I clapped my hands in applause, took a deep sniff at the aromas from the quail and said "Estupendo." We beamed at each other, and he was off back to the kitchen.

When I had finished my meal I wandered round the centre of the city for an hour or two and then headed back to my hotel. The street was as silent as usual. The hotel door was locked of course. I walked into the middle of the street, put my hands above my head and clapped three times, and waited.

Nothing happened. I clapped again. Still nothing happened. This was not how things were supposed to go.

In the old days each small group of streets had a guardian who had a set of keys to all the houses. When you came back late at night, shut out, you were supposed to clap and he would hear you and come along with his bunches of keys and let you in. I never did understand how he was meant to hear you clapping if he was three streets away. Obviously the guardian needed excellent hearing. But equally obviously the guardian for this set of streets was as deaf as a post or had fallen asleep somewhere.

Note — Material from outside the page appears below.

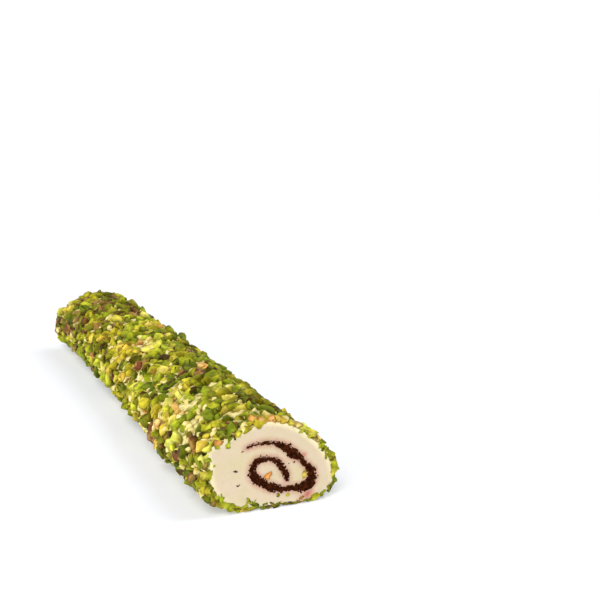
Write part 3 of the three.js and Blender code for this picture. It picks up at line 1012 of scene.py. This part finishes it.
# How many, how deep in mm, and half length, half width and half height in mm.
SMEARS = {
    "lumps": (380, 0.95, (0.8, 1.7), (0.5, 1.1), (0.9, 1.4)),
    "strings": (200, 0.80, (1.5, 3.0), (0.2, 0.4), (0.6, 0.9)),
}


def smear_form(seed):
    """A soft lump, bent a little to one side or the other, or straight."""
    bpy.ops.mesh.primitive_uv_sphere_add(segments=SMEAR_SEGMENTS, ring_count=SMEAR_RINGS, radius=1)
    form = form_of(bpy.context.object)
    points = form["points"]
    spots = [Vector(point) * SMEAR_WOBBLE_RATE + Vector((0, seed, 0)) for point in points]
    points *= [[1 + SMEAR_WOBBLE * noise.noise(spot)] for spot in spots]
    points[:, 1] += (seed % 3 - 1) * points[:, 0] ** 2
    return form


parts = []
for count, depth_mm, *half_sizes_mm in SMEARS.values():
    laid = np.column_stack([
        draw.uniform(0, 1, count),
        (2 * draw.uniform(0, 1, count) ** SMEAR_CROWDING - 1) * (LENGTH / 2 / MM - SMEAR_SHORT_MM),
        draw.uniform(0, math.pi, count),
        *(draw.uniform(*sizes_mm, count) for sizes_mm in half_sizes_mm),
    ])
    parts.append(set_on_roll(laid, SMEAR_COATS, depth_mm * MM, SMEAR_LEAN, draw))
centres, frames, sizes = (np.concatenate(column) for column in zip(*parts))
smear_forms = [smear_form(seed) for seed in range(SMEAR_FORMS)]
which = draw.integers(0, SMEAR_FORMS, len(centres))
smears = joined_copies("nougat_smears", smear_forms, which, centres, frames, sizes, draw)
lightened_smear_cream, tree, shader = new_material("smeared_nougat", 0.6, 0.2)
# Partly painted light: paler than the cut faces' nougat, because the flanks get less light; partly
# yellowed by nut dust.
dusted = colour_ramp(tree, add_noise(tree, 500.0, 3.0), (0.35, "c4b058"), (0.65, "eade9c"))
tree.links.new(dusted, shader.inputs["Base Color"])
finish_piece(smears, lightened_smear_cream, "pistachio_nougat")
select_only(smears)
bpy.ops.object.shade_smooth()

# ------------------------------
# Cocoa crumbs: the knife has dragged grains of the filling out along its edges on both cuts, and
# left a few specks lying loose on the nougat.
# ------------------------------
CRUMB_FORMS = 4
CRUMB_ROUGHNESS = (0.7, 1.15)
CRUMBS_PER_CUT = 420
CRUMB_HALF_MM = (0.16, 0.42)
CRUMB_STRETCH = (0.6, 1.6)
CRUMB_STRAY_MM = 0.18
CRUMB_PROUD = 0.02 * MM
CRUMB_FULL_AT = 1.8 * MM    # where the filling is thinner than this, its crumbs are smaller
CRUMB_SIZE_LIMITS = (0.35, 1.1)
LOOSE_SPECKS_MM = (
    (-10.8, 13.5), (-10.5, 13.3), (-9.5, 9.0), (-10.0, 8.8),
    (2.4, 3.6), (6.1, 13.4), (7.9, 13.6), (11.3, 9.8),
)


def crumb_form(seed):
    """A rough grain."""
    bpy.ops.mesh.primitive_ico_sphere_add(subdivisions=1, radius=1)
    form = form_of(bpy.context.object)
    rough = np.random.default_rng(seed).uniform(*CRUMB_ROUGHNESS, (len(form["points"]), 1))
    form["points"] *= rough
    return form


crumb_forms = [crumb_form(seed) for seed in range(CRUMB_FORMS)]
parts = []
thickness = []
for end in (-1, 1):
    point, sideways = along_swirl(draw.uniform(0, 1, CRUMBS_PER_CUT))
    thickness += [*point[:, 2], *np.full(len(LOOSE_SPECKS_MM), CRUMB_FULL_AT)]
    edge = draw.choice([-1, 1], CRUMBS_PER_CUT) * (point[:, 2] / 2 + SWIRL_THICKER)
    edge += draw.normal(0, CRUMB_STRAY_MM * MM, CRUMBS_PER_CUT)
    specks = np.array(LOOSE_SPECKS_MM) * MM
    x = np.concatenate([point[:, 0] + sideways[:, 0] * edge, specks[:, 0]])
    z = np.concatenate([point[:, 1] + sideways[:, 1] * edge, specks[:, 1]])
    y = np.full(len(x), end * (LENGTH / 2 + CRUMB_PROUD))
    parts.append(np.column_stack(on_roll(x, y, z)))
centres = np.concatenate(parts)
turns = np.linalg.qr(draw.normal(size=(len(centres), 3, 3)))[0]
turns *= np.linalg.det(turns)[:, None, None]
halves = draw.uniform(*CRUMB_HALF_MM, (len(centres), 1)) * MM
halves = halves * draw.uniform(*CRUMB_STRETCH, (len(centres), 3))
halves *= np.clip(np.array(thickness) / CRUMB_FULL_AT, *CRUMB_SIZE_LIMITS)[:, None]
which = draw.integers(0, CRUMB_FORMS, len(centres))
crumbs = joined_copies("cocoa_crumbs", crumb_forms, which, centres, turns, halves, draw)
finish_piece(crumbs, cocoa, "cocoa_swirl")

What on earth was I supposed to do? I couldn't spend the night in the street. I clapped again. Another man came into the street and clapped also. We both paced up and down for a while.

"Have you been clapping for long?" he asked.

I shrugged. "Five or six minutes."

"Ha!" he snorted. "The scoundrel is in the tavern. Come. We find him."

We walked past the next street, and then down the length of the further street to a bar on the corner. My companion strode inside and clapped loudly. A man hastily got up from his seat, jingling, and followed us out.

"He's always in the bar," said my new friend. "He is lazy. When it rains you go first to the bar. Don't bother to clap in the street." The guardian let my friend into his house, and then accompanied me to my door, found the key, and let me in.

I shuffled up the stairs, feeling seriously tired after my day's rambling and my excellent meal. What a strange way of dealing with tourists who have been locked out. Surely it would be so much simpler just to give everyone a front door key. They're a funny lot in Madrid!